### Your goal
Copy every line of the material below word for word.

### Data excerpts

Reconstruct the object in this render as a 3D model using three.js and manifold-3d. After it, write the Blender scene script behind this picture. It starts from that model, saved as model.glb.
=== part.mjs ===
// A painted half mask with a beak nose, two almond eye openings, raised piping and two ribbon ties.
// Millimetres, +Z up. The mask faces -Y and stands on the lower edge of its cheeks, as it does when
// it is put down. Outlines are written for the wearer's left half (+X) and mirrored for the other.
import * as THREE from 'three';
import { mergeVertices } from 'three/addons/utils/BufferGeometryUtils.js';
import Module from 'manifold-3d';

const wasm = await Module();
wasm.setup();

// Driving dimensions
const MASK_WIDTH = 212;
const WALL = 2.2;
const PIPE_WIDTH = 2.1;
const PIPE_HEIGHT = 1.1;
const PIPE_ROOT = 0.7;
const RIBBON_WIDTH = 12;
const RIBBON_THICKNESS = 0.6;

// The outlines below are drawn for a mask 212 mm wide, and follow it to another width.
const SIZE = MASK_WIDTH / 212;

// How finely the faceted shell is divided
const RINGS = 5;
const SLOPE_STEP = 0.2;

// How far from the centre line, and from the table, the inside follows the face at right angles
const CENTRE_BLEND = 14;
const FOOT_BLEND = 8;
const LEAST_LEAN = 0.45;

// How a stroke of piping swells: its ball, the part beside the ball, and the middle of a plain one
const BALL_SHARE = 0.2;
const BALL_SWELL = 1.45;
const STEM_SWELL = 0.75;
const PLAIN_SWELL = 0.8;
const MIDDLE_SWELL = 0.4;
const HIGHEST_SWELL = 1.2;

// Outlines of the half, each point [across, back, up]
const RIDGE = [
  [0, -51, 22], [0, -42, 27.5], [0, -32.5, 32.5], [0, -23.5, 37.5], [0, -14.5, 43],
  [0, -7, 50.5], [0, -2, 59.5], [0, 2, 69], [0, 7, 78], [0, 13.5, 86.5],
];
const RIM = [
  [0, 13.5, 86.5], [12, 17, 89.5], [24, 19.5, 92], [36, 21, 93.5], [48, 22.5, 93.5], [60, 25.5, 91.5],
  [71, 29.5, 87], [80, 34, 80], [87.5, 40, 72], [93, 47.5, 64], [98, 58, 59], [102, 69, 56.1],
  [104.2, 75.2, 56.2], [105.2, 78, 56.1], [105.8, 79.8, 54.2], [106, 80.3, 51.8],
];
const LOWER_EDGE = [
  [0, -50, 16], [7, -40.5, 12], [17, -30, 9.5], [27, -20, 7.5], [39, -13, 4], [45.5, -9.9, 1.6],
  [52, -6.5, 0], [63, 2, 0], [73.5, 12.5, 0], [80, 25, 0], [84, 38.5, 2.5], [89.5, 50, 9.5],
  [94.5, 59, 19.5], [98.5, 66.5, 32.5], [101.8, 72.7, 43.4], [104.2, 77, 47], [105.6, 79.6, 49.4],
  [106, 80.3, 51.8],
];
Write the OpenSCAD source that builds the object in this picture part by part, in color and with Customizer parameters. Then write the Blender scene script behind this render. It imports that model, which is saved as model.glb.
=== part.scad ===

### Exercise response
Reconstruct the object in this render as a 3D model using three.js and manifold-3d. After it, write the Blender scene script behind this picture. It starts from that model, saved as model.glb.
=== part.mjs ===
// A painted half mask with a beak nose, two almond eye openings, raised piping and two ribbon ties.
// Millimetres, +Z up. The mask faces -Y and stands on the lower edge of its cheeks, as it does when
// it is put down. Outlines are written for the wearer's left half (+X) and mirrored for the other.
import * as THREE from 'three';
import { mergeVertices } from 'three/addons/utils/BufferGeometryUtils.js';
import Module from 'manifold-3d';

const wasm = await Module();
wasm.setup();

// Driving dimensions
const MASK_WIDTH = 212;
const WALL = 2.2;
const PIPE_WIDTH = 2.1;
const PIPE_HEIGHT = 1.1;
const PIPE_ROOT = 0.7;
const RIBBON_WIDTH = 12;
const RIBBON_THICKNESS = 0.6;

// The outlines below are drawn for a mask 212 mm wide, and follow it to another width.
const SIZE = MASK_WIDTH / 212;

// How finely the faceted shell is divided
const RINGS = 5;
const SLOPE_STEP = 0.2;

// How far from the centre line, and from the table, the inside follows the face at right angles
const CENTRE_BLEND = 14;
const FOOT_BLEND = 8;
const LEAST_LEAN = 0.45;

// How a stroke of piping swells: its ball, the part beside the ball, and the middle of a plain one
const BALL_SHARE = 0.2;
const BALL_SWELL = 1.45;
const STEM_SWELL = 0.75;
const PLAIN_SWELL = 0.8;
const MIDDLE_SWELL = 0.4;
const HIGHEST_SWELL = 1.2;

// Outlines of the half, each point [across, back, up]
const RIDGE = [
  [0, -51, 22], [0, -42, 27.5], [0, -32.5, 32.5], [0, -23.5, 37.5], [0, -14.5, 43],
  [0, -7, 50.5], [0, -2, 59.5], [0, 2, 69], [0, 7, 78], [0, 13.5, 86.5],
];
const RIM = [
  [0, 13.5, 86.5], [12, 17, 89.5], [24, 19.5, 92], [36, 21, 93.5], [48, 22.5, 93.5], [60, 25.5, 91.5],
  [71, 29.5, 87], [80, 34, 80], [87.5, 40, 72], [93, 47.5, 64], [98, 58, 59], [102, 69, 56.1],
  [104.2, 75.2, 56.2], [105.2, 78, 56.1], [105.8, 79.8, 54.2], [106, 80.3, 51.8],
];
const LOWER_EDGE = [
  [0, -50, 16], [7, -40.5, 12], [17, -30, 9.5], [27, -20, 7.5], [39, -13, 4], [45.5, -9.9, 1.6],
  [52, -6.5, 0], [63, 2, 0], [73.5, 12.5, 0], [80, 25, 0], [84, 38.5, 2.5], [89.5, 50, 9.5],
  [94.5, 59, 19.5], [98.5, 66.5, 32.5], [101.8, 72.7, 43.4], [104.2, 77, 47], [105.6, 79.6, 49.4],
  [106, 80.3, 51.8],
];
Write the OpenSCAD source that builds the object in this picture part by part, in color and with Customizer parameters. Then write the Blender scene script behind this render. It imports that model, which is saved as model.glb.
=== part.scad ===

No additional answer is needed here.